GIVEN EXERCISE:
Repeat every line, exactly, from the very first through the one where "for corner in" appears. Add nothing else.

COLLECTED DATA:
———

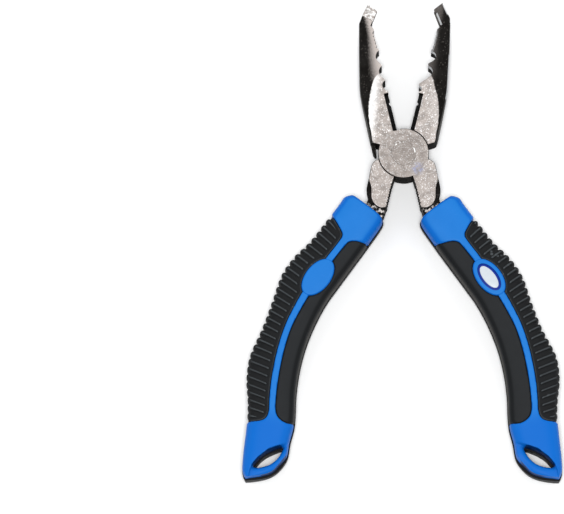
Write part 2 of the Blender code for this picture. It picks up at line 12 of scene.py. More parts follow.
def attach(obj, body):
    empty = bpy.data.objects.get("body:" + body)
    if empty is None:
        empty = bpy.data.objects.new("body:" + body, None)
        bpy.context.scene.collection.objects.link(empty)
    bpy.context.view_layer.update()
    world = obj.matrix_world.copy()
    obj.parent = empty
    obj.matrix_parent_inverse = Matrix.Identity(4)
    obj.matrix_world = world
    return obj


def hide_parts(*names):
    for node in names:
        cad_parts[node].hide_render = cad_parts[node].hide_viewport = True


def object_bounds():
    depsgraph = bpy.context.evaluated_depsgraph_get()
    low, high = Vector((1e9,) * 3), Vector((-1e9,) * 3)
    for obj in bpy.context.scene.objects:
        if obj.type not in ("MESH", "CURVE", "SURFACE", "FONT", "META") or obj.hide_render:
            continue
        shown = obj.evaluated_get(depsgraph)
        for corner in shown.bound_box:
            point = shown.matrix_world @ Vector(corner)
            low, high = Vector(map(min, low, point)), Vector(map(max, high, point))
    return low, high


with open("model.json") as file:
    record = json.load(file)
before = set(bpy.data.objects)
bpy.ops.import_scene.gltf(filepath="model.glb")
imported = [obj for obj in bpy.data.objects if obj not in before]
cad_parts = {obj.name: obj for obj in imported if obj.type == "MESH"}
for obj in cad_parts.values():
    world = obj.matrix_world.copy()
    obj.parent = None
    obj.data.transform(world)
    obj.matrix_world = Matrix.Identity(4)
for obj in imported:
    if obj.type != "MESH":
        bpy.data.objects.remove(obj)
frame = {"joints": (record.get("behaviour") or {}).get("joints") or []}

CAD_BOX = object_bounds()

# Lengths are millimetres and angles degrees. Each lever and its handle are drawn
# with the jaws closed, from the pivot, x outwards from the centreline.
MM = 0.001
HALF_OPEN_DEG = 13.5
PIVOT = Vector(frame["joints"][0]["pos_m"])
FRONT_BODY = "right_handle_side"
REAR_BODY = "left_handle_side"

JOINT_HALF = 5.5
DISC_R = 10.2
DISC_CLEAR = 0.3
LAP_GAP = 0.1
PIN_R = 3.0
HEAD_R = 4.95
HEAD_DEPTH = 1.7
PIN_SEAT_GAP = 0.02
PIN_CROWN = 0.06
EDGE_BREAK = 0.18         # chamfer along the ground edges
TALL = 2 * JOINT_HALF     # reaches past both faces of the joint
FAR = 20.0                # reaches past a handle's front and back

FRONT_JAW_INNER = (       # distance along the jaw, distance out to its inner edge
    (0.0, 0.15), (37.6, 0.1), (42.0, 0.0), (44.2, -0.3), (46.0, 0.0), (51.3, 0.0), (53.5, -0.4),
    (54.4, 0.1), (55.3, 0.6), (61.2, -3.6), (64.9, -0.9),
)
FRONT_JAW_OUTER = (
    (0.0, 11.9), (8.0, 11.9), (16.0, 11.75), (22.0, 11.6), (27.0, 11.35), (31.0, 10.9),
    (37.0, 9.6), (45.0, 7.8), (52.0, 6.15), (57.9, 4.7), (61.4, 2.3), (64.9, -0.7),
)
REAR_JAW_INNER = (
    (0.0, 0.15), (27.2, 0.15), (28.2, -0.6), (30.6, -0.6), (36.0, 0.7), (44.3, 0.9), (47.4, 1.2),
    (53.8, 1.15), (55.5, 2.3), (61.8, -2.1), (65.3, 0.6),
)
REAR_JAW_OUTER = (
    (0.0, 12.0), (8.0, 12.1), (16.0, 11.95), (22.0, 11.7), (27.0, 11.4), (31.0, 11.0), (37.0, 9.9),
    (45.0, 8.4), (52.0, 6.95), (58.2, 5.6), (60.3, 5.1), (65.3, 0.8),
)
JAW_CREST = (
    (0.0, 9.6), (11.0, 9.0), (18.5, 7.8), (23.5, 6.7), (27.0, 6.1), (30.5, 5.75),
    (34.0, 5.5), (45.0, 4.6), (55.0, 3.6), (65.4, 2.8),
)
TIP_Y = 52.0              # beyond this the jaws' edges are straight runs
JAW_SWELL = 3.0
SHOULDER_Y = 1.0
SHOULDER_SLOPE = 0.57
TONGUE_HALF = 1.05
TONGUE_STEP = ((-5.0, 51.9), (0.0, 57.5), (5.5, 63.7))
SLOT_HALF = 1.4
SLOT_FLOOR = ((-5.0, 58.9), (0.3, 53.2), (5.5, 58.3))
PRONG_EDGE = ((2.3, 55.5), (-2.1, 61.8))   # inner edge of the fork
PRONG_SET_BACK = 0.15     # the upper prong stands this far back from the lower one
PRONG_BEVEL = 0.65        # width of its ground bevel
PRONG_BEVEL_Z = (1.0, 3.2)
PRONG_ENDS = (0.4, 1.6)   # the grinding stops this far from the edge's ends
TIP_CLEAR_Y = 70.0        # past the end of both jaws
JAW_START_Y = 9.0         # first full station of a jaw, and the step between stations
JAW_STEP = 0.8
FLAT_X = {True: -0.1, False: 1.0}   # the gripping flat's face, on the front jaw or the rear one
NEST_FAR_X = -6.0
TOOTH_FAR_X = -1.5
LUG_Z = (-4.6, 1.2)
FRONT_NOTCHES = (         # the crimping nests and the teeth between them
    (0.0, 44.0), (0.75, 43.4), (1.45, 42.3), (1.65, 41.2), (1.4, 40.2), (0.85, 39.1), (0.05, 37.6),
    (0.9, 36.9), (1.6, 36.0), (1.85, 35.0), (1.65, 33.9), (1.0, 32.7), (0.1, 31.3),
    (0.95, 30.8), (1.65, 30.0), (1.85, 29.1), (1.6, 28.1), (0.95, 27.1), (0.1, 26.3),
)
REAR_NOTCHES = (          # two nests, then the nib that enters the other jaw
    (0.9, 44.2), (2.3, 43.9), (3.2, 43.0), (3.4, 41.9), (3.0, 40.8), (2.1, 39.7), (1.1, 38.7),
    (1.25, 37.9), (2.4, 37.4), (3.3, 36.5), (3.65, 35.4), (3.3, 34.2), (1.5, 31.9), (-0.6, 29.5),
    (-0.5, 29.0), (0.4, 28.5), (0.95, 27.9), (1.0, 27.2), (0.6, 26.5),
)
SERRATION_RANGE = (45.0, 52.8)
SERRATION_PITCH = 1.56
SERRATION_DEPTH = 0.75
CUTTER_RANGE = (9.8, 25.9)
CUTTER_EDGE_X = 0.15
CUTTER_WIDTH = 2.0
CUTTER_LAND = 0.3
WIRE_NICK = (22.3, 0.9)
STAIN_PLACE = (-4.1, -7.5)  # a bluish heat stain on the front lever's disc

TANG_PLATE = (
    (6.6, -3.6), (9.1, -4.6), (10.7, -6.0), (11.3, -7.8), (11.3, -11.5), (10.9, -14.2), (9.6, -16.4),
    (8.9, -19.0), (8.2, -21.2), (6.6, -23.1), (4.4, -24.0), (2.6, -23.8), (1.5, -22.6),
    (1.6, -16.5), (1.5, -12.0), (1.2, -9.4), (0.4, -8.0),
)
TANG_BODY_HALF = 3.4
TANG_BODY = (
    (6.6, -5.0), (10.9, -8.0), (11.3, -12.5), (11.2, -17.2), (10.4, -19.4), (9.7, -21.0), (9.8, -27.0),
    (8.8, -28.4), (3.4, -28.4), (1.9, -26.8), (1.6, -20.0), (1.6, -12.0), (2.0, -9.0),
)
TANG_TEETH = (-13.0, -22.0)
TANG_TOOTH_PITCH = 1.2
TANG_TOOTH_DEPTH = 0.55
SHANK_HALF = 2.2
SHANK_ROUTE = (           # centreline of the shank hidden in the handle, and half width
    ((6.1, -26.0), 2.8), ((9.6, -35.0), 3.0), ((14.6, -45.0), 3.0), ((19.8, -55.0), 3.0),
    ((23.9, -65.0), 2.7), ((26.4, -76.0), 2.4),
)
SOCKET_GAP = 0.25
STOP_LUG = ((9.9, 8.6), (11.7, 8.6), (11.75, 3.9), (11.3, 2.7), (10.6, 2.5))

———

RESULT FOR THIS EXERCISE:
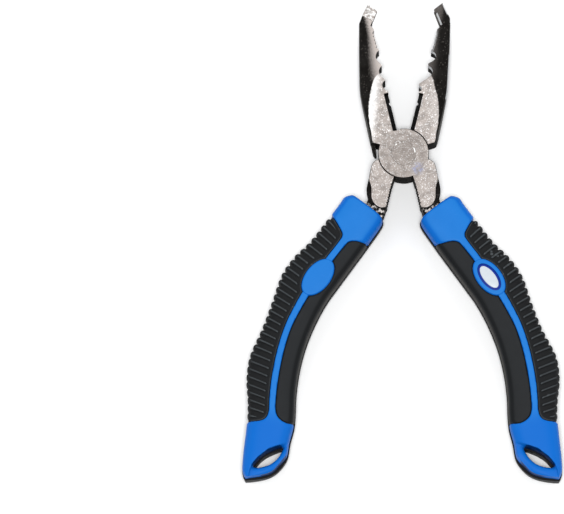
Write part 2 of the Blender code for this picture. It picks up at line 12 of scene.py. More parts follow.
def attach(obj, body):
    empty = bpy.data.objects.get("body:" + body)
    if empty is None:
        empty = bpy.data.objects.new("body:" + body, None)
        bpy.context.scene.collection.objects.link(empty)
    bpy.context.view_layer.update()
    world = obj.matrix_world.copy()
    obj.parent = empty
    obj.matrix_parent_inverse = Matrix.Identity(4)
    obj.matrix_world = world
    return obj


def hide_parts(*names):
    for node in names:
        cad_parts[node].hide_render = cad_parts[node].hide_viewport = True


def object_bounds():
    depsgraph = bpy.context.evaluated_depsgraph_get()
    low, high = Vector((1e9,) * 3), Vector((-1e9,) * 3)
    for obj in bpy.context.scene.objects:
        if obj.type not in ("MESH", "CURVE", "SURFACE", "FONT", "META") or obj.hide_render:
            continue
        shown = obj.evaluated_get(depsgraph)
        for corner in shown.bound_box:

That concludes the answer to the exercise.